▶ **CHALLENGE**
Repeat everything from the line holding "Keep writing the" to the line holding "return min(float(S.jaw_gap) +", inclusive, exactly. Leave out the rest.

** START RECORD EXCERPTS **

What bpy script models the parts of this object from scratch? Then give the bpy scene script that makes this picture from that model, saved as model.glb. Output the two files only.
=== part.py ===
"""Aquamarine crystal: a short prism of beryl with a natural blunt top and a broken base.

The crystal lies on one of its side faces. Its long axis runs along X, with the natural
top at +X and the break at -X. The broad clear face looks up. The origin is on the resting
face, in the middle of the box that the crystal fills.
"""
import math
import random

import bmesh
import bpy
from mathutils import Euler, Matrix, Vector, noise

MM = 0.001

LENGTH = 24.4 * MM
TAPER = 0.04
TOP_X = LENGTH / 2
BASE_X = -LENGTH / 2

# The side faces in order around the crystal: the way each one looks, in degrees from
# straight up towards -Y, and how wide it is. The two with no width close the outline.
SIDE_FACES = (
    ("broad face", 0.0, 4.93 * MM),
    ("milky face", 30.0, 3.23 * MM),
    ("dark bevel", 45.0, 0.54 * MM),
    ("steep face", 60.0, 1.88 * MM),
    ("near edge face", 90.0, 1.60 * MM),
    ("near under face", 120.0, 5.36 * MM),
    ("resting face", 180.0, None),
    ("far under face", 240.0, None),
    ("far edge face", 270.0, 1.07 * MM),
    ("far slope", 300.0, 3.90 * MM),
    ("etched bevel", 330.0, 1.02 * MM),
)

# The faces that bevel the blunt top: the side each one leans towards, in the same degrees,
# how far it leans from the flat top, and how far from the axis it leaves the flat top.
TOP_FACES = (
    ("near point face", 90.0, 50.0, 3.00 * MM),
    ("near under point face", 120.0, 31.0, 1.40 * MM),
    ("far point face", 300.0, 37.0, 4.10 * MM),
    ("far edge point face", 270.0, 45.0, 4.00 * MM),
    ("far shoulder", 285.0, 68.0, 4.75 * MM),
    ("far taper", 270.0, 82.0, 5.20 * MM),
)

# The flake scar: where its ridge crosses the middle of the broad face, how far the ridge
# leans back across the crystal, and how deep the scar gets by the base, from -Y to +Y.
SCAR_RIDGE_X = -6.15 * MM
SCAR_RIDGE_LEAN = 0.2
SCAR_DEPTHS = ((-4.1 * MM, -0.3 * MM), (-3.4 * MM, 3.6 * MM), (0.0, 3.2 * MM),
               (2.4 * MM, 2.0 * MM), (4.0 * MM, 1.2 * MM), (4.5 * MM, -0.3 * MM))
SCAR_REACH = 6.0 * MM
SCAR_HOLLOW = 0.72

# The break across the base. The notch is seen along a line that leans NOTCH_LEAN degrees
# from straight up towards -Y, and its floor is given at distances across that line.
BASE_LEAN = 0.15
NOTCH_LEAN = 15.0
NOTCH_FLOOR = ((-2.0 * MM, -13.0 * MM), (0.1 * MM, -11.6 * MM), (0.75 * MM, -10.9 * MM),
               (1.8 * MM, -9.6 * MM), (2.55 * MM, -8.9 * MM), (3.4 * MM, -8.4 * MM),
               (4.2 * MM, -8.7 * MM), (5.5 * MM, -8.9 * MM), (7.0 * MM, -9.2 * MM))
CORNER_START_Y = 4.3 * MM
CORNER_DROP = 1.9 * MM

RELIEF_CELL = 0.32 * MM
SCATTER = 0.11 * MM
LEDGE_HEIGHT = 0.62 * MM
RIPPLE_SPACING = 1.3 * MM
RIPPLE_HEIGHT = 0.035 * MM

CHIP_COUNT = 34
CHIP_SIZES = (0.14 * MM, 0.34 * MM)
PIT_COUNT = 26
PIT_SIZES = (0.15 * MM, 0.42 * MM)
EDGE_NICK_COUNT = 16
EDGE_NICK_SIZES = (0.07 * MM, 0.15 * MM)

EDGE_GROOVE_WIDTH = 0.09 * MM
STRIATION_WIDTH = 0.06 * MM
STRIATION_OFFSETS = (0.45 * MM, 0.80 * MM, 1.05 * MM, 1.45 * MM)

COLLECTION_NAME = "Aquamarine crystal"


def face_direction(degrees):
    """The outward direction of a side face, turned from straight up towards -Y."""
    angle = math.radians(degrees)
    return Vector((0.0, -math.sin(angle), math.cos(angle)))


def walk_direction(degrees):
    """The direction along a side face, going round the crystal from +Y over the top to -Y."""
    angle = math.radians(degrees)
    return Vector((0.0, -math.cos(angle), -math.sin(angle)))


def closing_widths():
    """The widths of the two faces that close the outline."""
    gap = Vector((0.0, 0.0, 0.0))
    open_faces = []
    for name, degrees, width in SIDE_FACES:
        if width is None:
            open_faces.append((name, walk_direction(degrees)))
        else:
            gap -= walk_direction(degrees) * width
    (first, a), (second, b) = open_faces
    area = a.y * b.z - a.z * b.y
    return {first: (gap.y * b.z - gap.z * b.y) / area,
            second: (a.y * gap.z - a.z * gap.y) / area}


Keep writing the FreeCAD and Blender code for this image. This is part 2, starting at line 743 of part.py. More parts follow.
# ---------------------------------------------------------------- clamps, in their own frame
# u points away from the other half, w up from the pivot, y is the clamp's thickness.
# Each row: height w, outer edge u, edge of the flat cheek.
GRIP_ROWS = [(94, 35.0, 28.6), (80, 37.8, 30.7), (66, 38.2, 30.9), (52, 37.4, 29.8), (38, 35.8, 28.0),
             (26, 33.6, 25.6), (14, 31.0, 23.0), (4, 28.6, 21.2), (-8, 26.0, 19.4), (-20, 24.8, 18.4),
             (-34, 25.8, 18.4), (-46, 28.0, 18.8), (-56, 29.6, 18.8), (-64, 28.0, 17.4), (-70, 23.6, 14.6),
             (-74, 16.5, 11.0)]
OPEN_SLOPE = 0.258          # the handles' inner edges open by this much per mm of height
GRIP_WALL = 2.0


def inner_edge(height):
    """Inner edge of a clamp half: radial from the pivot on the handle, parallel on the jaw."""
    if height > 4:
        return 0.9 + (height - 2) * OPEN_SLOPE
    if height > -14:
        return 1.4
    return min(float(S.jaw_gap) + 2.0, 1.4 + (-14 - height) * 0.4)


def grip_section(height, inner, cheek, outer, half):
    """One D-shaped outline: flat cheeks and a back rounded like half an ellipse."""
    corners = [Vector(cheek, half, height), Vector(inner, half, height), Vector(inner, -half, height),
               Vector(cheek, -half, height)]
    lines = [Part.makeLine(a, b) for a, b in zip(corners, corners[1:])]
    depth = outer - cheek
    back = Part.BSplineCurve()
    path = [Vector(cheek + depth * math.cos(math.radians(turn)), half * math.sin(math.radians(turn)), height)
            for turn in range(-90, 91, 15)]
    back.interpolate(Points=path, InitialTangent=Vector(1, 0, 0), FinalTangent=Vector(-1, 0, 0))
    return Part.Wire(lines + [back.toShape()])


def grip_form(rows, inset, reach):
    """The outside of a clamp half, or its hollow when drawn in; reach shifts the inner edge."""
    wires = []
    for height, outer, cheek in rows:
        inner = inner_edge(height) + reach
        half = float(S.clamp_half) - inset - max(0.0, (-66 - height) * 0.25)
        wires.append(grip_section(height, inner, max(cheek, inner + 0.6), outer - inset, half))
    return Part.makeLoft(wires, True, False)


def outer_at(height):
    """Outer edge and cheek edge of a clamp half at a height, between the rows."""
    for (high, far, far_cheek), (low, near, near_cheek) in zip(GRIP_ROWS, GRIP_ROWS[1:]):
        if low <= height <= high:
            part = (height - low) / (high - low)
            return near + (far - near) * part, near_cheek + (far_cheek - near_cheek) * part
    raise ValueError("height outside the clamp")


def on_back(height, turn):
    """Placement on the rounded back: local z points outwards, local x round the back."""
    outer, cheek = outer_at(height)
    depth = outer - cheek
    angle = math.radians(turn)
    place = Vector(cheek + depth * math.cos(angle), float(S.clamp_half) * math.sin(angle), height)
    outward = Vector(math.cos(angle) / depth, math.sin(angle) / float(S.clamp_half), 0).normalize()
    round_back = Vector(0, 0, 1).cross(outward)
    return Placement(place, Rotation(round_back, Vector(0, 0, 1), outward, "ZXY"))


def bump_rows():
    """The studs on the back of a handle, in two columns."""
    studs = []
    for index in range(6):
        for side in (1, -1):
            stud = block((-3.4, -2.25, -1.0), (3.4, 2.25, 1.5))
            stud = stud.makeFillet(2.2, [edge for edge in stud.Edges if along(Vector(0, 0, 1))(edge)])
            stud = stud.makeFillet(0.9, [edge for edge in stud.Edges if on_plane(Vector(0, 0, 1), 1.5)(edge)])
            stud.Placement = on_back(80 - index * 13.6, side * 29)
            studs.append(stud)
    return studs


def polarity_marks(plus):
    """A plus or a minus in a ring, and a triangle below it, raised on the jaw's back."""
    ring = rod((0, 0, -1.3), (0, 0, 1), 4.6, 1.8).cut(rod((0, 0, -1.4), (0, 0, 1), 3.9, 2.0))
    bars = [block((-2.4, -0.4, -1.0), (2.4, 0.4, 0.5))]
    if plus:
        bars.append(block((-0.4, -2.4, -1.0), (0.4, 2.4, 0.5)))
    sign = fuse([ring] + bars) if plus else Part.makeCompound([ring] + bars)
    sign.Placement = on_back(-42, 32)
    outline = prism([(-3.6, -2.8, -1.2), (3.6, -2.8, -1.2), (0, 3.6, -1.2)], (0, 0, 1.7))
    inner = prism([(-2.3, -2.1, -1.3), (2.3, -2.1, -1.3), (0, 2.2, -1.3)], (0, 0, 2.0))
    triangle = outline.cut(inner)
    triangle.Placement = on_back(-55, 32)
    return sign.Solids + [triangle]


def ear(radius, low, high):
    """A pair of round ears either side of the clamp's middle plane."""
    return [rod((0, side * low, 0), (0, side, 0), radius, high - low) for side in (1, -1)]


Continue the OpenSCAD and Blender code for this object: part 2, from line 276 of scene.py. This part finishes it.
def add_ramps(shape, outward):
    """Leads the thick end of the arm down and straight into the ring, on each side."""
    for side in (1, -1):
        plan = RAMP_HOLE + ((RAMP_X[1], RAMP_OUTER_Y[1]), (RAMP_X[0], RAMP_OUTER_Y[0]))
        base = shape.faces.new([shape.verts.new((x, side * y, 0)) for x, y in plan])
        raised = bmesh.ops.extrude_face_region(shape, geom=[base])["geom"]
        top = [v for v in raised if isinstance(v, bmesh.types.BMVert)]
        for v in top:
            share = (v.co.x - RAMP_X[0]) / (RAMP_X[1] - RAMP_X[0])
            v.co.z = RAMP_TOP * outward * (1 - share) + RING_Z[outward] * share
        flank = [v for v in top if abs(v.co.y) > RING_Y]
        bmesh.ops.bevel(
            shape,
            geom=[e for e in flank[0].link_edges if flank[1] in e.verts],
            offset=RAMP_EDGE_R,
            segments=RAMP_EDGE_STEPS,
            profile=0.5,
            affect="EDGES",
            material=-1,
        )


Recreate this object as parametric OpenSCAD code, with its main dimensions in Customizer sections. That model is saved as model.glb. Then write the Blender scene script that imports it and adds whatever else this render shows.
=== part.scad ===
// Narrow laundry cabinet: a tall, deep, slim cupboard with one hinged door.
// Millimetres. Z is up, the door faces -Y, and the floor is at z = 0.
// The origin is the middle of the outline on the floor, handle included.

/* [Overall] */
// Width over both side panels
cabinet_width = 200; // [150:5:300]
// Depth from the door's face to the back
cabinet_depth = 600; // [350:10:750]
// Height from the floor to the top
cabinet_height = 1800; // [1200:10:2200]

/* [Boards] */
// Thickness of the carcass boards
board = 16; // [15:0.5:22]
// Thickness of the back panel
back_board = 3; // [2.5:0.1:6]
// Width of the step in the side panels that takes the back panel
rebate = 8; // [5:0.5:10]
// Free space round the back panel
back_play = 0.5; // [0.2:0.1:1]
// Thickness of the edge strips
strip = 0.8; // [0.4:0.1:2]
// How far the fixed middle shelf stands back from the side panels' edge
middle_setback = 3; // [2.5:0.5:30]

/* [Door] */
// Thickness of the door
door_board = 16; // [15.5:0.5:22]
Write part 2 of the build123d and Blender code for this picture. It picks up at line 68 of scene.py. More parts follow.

** END RECORD EXCERPTS **

▶ **THE COMPLETED TASK**
Keep writing the FreeCAD and Blender code for this image. This is part 2, starting at line 743 of part.py. More parts follow.
# ---------------------------------------------------------------- clamps, in their own frame
# u points away from the other half, w up from the pivot, y is the clamp's thickness.
# Each row: height w, outer edge u, edge of the flat cheek.
GRIP_ROWS = [(94, 35.0, 28.6), (80, 37.8, 30.7), (66, 38.2, 30.9), (52, 37.4, 29.8), (38, 35.8, 28.0),
             (26, 33.6, 25.6), (14, 31.0, 23.0), (4, 28.6, 21.2), (-8, 26.0, 19.4), (-20, 24.8, 18.4),
             (-34, 25.8, 18.4), (-46, 28.0, 18.8), (-56, 29.6, 18.8), (-64, 28.0, 17.4), (-70, 23.6, 14.6),
             (-74, 16.5, 11.0)]
OPEN_SLOPE = 0.258          # the handles' inner edges open by this much per mm of height
GRIP_WALL = 2.0


def inner_edge(height):
    """Inner edge of a clamp half: radial from the pivot on the handle, parallel on the jaw."""
    if height > 4:
        return 0.9 + (height - 2) * OPEN_SLOPE
    if height > -14:
        return 1.4
    return min(float(S.jaw_gap) + 2.0, 1.4 + (-14 - height) * 0.4)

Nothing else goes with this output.